◆ **EXERCISE**
Print, exactly as they stand, the lines from the start of the listing to the line containing "return cover_depth - 1.5", inclusive.

▼

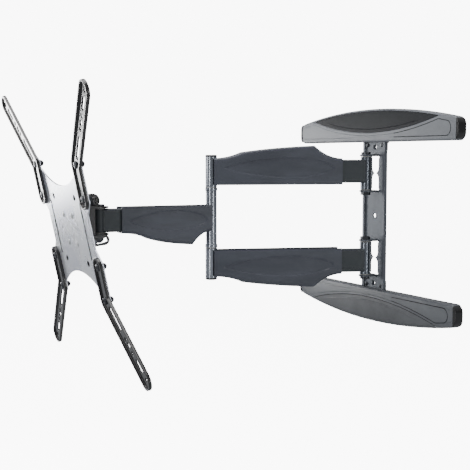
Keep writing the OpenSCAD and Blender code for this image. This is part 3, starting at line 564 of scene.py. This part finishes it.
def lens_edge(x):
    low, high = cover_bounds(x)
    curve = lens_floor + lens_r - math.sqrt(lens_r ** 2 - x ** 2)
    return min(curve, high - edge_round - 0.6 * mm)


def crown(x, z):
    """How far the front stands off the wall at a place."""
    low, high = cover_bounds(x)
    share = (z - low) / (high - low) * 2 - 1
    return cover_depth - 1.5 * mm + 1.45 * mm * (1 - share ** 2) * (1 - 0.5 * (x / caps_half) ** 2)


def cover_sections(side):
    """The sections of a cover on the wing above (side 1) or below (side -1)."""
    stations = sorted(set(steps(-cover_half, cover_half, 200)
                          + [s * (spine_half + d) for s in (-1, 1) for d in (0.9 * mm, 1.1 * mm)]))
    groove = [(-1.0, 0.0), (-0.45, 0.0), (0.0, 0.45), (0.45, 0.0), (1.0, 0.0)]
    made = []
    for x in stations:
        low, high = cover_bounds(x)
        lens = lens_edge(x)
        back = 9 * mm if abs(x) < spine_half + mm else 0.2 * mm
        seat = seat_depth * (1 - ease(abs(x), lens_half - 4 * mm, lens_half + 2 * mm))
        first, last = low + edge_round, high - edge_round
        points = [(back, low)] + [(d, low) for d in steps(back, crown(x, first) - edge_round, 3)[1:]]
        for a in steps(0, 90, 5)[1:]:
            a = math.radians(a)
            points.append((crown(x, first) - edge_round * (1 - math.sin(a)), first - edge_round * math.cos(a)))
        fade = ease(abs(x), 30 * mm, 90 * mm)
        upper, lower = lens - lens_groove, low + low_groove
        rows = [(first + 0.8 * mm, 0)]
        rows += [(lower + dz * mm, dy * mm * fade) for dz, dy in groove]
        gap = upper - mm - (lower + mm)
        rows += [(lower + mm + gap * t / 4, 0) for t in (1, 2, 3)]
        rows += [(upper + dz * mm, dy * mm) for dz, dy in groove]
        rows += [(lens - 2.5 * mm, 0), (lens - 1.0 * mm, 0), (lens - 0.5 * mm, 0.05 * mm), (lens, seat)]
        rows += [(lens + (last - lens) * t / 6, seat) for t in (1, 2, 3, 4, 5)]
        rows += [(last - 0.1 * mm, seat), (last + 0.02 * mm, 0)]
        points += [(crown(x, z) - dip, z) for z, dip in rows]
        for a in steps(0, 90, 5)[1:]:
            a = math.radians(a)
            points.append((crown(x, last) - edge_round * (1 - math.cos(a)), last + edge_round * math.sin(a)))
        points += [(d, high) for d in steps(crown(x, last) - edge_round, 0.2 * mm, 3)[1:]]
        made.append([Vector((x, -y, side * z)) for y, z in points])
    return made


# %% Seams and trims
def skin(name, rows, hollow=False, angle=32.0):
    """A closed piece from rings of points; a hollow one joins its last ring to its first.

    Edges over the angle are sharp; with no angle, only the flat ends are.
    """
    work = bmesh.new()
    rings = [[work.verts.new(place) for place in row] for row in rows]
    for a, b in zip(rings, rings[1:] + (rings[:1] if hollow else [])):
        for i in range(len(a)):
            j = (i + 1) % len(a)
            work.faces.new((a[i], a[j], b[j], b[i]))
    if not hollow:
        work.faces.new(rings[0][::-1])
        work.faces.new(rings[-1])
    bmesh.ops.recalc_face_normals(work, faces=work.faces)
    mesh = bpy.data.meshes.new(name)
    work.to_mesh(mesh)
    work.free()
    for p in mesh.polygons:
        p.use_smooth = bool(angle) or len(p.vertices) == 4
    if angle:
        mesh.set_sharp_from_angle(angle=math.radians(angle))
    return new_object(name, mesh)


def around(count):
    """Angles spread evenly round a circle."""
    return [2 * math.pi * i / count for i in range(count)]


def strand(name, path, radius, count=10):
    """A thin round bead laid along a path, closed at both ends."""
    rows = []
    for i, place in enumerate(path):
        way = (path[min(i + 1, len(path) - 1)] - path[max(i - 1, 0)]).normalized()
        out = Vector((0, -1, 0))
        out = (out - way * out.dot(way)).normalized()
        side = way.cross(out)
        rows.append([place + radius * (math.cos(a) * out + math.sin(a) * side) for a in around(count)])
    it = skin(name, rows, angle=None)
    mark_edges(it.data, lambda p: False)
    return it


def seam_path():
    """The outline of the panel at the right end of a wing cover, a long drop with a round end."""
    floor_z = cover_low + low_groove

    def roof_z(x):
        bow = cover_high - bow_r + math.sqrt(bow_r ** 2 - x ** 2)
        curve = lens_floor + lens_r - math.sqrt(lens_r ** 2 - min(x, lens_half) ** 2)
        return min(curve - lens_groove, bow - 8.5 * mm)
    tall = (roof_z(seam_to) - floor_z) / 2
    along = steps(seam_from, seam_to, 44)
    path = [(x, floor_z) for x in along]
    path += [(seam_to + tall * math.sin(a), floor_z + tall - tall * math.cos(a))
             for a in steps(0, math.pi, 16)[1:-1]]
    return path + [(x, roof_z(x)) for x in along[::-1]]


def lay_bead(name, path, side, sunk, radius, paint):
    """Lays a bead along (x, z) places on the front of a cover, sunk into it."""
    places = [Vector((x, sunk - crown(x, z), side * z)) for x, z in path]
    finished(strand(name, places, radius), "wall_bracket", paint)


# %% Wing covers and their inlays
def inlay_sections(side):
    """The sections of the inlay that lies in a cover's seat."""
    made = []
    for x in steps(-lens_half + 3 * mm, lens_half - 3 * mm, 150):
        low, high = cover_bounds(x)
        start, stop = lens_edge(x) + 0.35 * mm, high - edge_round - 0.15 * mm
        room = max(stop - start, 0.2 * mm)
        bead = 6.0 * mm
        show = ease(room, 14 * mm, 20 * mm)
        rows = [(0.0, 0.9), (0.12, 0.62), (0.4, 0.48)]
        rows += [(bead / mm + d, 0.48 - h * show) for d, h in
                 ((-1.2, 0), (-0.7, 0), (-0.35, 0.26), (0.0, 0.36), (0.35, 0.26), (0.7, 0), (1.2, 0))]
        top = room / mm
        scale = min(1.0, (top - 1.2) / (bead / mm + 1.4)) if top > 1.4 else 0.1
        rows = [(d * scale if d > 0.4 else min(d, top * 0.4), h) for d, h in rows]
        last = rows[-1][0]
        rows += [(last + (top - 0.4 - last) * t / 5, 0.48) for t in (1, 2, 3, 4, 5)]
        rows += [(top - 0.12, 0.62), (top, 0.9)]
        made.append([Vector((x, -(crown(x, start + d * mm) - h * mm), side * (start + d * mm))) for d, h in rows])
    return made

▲

◆ **THE COMPLETED TASK**
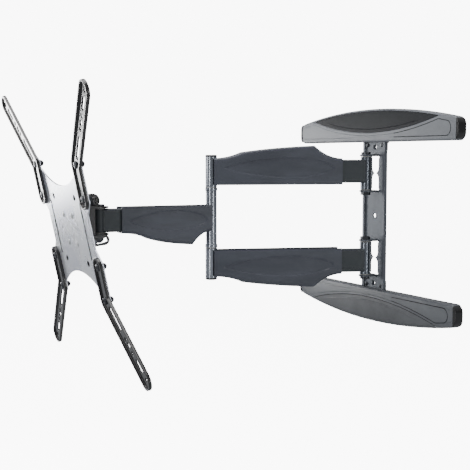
Keep writing the OpenSCAD and Blender code for this image. This is part 3, starting at line 564 of scene.py. This part finishes it.
def lens_edge(x):
    low, high = cover_bounds(x)
    curve = lens_floor + lens_r - math.sqrt(lens_r ** 2 - x ** 2)
    return min(curve, high - edge_round - 0.6 * mm)


def crown(x, z):
    """How far the front stands off the wall at a place."""
    low, high = cover_bounds(x)
    share = (z - low) / (high - low) * 2 - 1
    return cover_depth - 1.5 * mm + 1.45 * mm * (1 - share ** 2) * (1 - 0.5 * (x / caps_half) ** 2)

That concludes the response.